Mais si la clé n’était pas de forcer les réponses, mais plutôt d’apprendre à observer le mécanisme de nos pensées ? Cet article n’est pas une liste de questions existentielles. C’est une boîte à outils, un ensemble de protocoles méthodiques pour regarder à l’intérieur. Nous allons transformer l’acte d’introspection d’une errance chaotique en une pratique structurée et apaisante. Vous apprendrez à distinguer une pensée utile d’une pensée toxique, à utiliser la solitude comme un sanctuaire, et à clarifier le flux incessant de votre esprit pour y trouver non pas le bruit, mais la musique.

Pour vous guider dans cette exploration intérieure, cet article est structuré comme un parcours progressif. Chaque section vous offrira un protocole précis, un outil pratique pour apprendre à observer, trier et comprendre les différentes facettes de votre monde intérieur.

Introspection ou rumination ? Le test pour savoir si vos pensées vous aident ou vous empoisonnent

La différence fondamentale entre l’introspection et la rumination ne réside pas dans le sujet de la pensée, mais dans sa dynamique. L’introspection est un mouvement en spirale vers l’intérieur : elle cherche à comprendre la cause, à apprendre et à avancer. La rumination est un cercle vicieux : elle rejoue en boucle un problème, une émotion ou un scénario sans jamais aboutir à une conclusion ou une action, amplifiant le sentiment d’impuissance. C’est un piège mental particulièrement répandu, un phénomène qui, selon l’Inserm, touche près de 40% des jeunes adultes en France sous une forme chronique.

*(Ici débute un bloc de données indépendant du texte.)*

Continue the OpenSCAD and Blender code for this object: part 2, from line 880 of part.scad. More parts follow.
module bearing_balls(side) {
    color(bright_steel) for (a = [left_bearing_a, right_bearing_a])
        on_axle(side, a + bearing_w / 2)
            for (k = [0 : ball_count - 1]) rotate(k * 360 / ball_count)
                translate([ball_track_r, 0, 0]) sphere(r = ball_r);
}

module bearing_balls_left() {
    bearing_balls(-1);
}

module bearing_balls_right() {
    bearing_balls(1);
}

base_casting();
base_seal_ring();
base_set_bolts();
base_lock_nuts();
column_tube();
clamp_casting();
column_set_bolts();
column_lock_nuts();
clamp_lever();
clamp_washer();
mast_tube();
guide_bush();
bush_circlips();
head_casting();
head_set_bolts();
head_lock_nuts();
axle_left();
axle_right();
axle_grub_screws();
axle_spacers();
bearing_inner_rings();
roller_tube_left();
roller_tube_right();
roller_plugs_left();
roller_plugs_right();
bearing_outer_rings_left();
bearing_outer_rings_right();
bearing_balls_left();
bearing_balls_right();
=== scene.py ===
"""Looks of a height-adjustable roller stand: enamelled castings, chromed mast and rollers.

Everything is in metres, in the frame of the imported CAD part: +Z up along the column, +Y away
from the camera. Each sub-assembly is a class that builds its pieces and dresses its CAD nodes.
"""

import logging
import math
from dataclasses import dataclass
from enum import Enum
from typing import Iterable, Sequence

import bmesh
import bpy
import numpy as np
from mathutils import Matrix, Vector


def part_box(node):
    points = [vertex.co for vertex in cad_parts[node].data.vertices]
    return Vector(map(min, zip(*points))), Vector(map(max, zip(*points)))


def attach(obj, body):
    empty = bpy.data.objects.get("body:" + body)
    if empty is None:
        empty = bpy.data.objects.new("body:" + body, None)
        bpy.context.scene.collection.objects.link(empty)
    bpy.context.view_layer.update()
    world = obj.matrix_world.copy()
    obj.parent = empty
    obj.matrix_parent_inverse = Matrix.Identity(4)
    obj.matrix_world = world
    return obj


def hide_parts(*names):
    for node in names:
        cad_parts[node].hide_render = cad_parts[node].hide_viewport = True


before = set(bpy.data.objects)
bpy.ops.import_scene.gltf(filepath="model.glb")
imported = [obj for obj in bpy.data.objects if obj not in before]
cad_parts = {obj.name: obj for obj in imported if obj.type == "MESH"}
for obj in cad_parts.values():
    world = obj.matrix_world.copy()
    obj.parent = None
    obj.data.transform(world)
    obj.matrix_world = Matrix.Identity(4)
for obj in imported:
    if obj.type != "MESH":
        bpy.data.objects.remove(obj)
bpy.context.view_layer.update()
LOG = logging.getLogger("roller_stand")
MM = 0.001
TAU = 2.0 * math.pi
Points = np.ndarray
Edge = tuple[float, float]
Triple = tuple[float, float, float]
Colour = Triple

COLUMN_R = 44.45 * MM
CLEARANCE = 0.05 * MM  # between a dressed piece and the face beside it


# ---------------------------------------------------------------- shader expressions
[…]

La rumination se concentre sur le « pourquoi moi ? » et sur le passé, de manière passive et accusatrice. L’introspection, elle, se tourne vers le « qu’est-ce que cela m’apprend ? » et « comment puis-je agir maintenant ? ». Pour sortir du cycle de la rumination, il faut transformer la question. Une technique simple et puissante est celle des « 5 Pourquoi ». Lorsque vous vous surprenez à ruminer sur un événement stressant, au lieu de rejouer la scène, commencez à creuser. Demandez-vous « Pourquoi cela m’a-t-il affecté à ce point ? ». Puis, à chaque réponse, posez à nouveau la question « Pourquoi ? ». L’objectif est de dépasser la cause superficielle pour atteindre la cause racine, souvent une peur ou une croyance profonde.

Cet exercice transforme une pensée passive en une investigation active. Il déplace l’énergie de la plainte vers la compréhension. C’est le premier pas pour devenir un observateur lucide de sa propre mécanique mentale, capable de distinguer les pensées qui construisent de celles qui détruisent.

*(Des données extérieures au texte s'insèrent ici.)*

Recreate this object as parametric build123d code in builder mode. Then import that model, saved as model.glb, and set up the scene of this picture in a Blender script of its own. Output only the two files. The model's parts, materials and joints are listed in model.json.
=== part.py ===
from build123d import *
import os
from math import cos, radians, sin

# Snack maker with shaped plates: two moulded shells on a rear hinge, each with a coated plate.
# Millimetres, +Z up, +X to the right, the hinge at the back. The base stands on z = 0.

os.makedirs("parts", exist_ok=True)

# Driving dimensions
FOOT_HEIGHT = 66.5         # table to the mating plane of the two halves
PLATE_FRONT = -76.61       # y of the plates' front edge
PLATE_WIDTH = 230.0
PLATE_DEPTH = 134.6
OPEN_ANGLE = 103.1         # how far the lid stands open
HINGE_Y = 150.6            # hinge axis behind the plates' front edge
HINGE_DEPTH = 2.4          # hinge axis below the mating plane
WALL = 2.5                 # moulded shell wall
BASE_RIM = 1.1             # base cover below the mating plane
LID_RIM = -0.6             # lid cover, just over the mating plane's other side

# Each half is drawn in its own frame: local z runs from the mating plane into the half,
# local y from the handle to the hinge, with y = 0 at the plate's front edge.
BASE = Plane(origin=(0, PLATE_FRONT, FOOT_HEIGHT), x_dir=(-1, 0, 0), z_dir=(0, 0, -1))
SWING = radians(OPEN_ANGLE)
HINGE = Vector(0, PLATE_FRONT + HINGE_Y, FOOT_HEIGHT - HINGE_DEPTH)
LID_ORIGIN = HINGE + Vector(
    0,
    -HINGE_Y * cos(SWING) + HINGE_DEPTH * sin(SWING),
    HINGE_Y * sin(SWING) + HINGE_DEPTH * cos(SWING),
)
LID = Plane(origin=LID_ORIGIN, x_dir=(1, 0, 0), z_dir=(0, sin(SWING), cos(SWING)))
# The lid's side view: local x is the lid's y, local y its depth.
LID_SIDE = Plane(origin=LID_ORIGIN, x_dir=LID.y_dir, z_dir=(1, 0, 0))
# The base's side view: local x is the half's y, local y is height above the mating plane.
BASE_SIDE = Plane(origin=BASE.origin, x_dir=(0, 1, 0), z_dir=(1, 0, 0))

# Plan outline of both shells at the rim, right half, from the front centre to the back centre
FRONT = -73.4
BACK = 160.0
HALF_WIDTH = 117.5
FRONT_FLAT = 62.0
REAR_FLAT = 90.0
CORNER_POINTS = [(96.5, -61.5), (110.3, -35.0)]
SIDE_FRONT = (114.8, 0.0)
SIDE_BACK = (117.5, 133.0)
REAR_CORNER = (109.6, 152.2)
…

Votre plan d’action pour sonder vos pensées

  1. Identifiez le pic de stress : Notez la pensée ou l’événement qui déclenche la boucle. (Exemple : « J’ai encore procrastiné sur ce dossier important. »)
  2. Posez le premier « Pourquoi » : « Pourquoi ai-je procrastiné ? » (Réponse possible : « Parce que j’avais peur de ne pas bien faire. »)
  3. Creusez avec le deuxième « Pourquoi » : « Pourquoi ai-je peur de ne pas bien faire ? » (Réponse possible : « Parce que je crains le jugement de mon manager. »)
  4. Continuez jusqu’à la cause profonde : Poursuivez le questionnement jusqu’au cinquième « Pourquoi » pour atteindre le cœur du problème (Ex: « Je crains de ne pas être à la hauteur. »)
  5. Distinguez et agissez : Constatez la différence entre la cause superficielle (procrastination) et la cause profonde (peur de l’échec). L’action ne portera plus sur « arrêter de procrastiner » mais sur « comment gérer ma peur de l’échec ».

En pratiquant cette forme d’interrogation bienveillante, vous entraînez votre esprit à sortir de l’ornière pour emprunter le chemin de la résolution. C’est un acte de reprise de pouvoir sur son propre paysage intérieur.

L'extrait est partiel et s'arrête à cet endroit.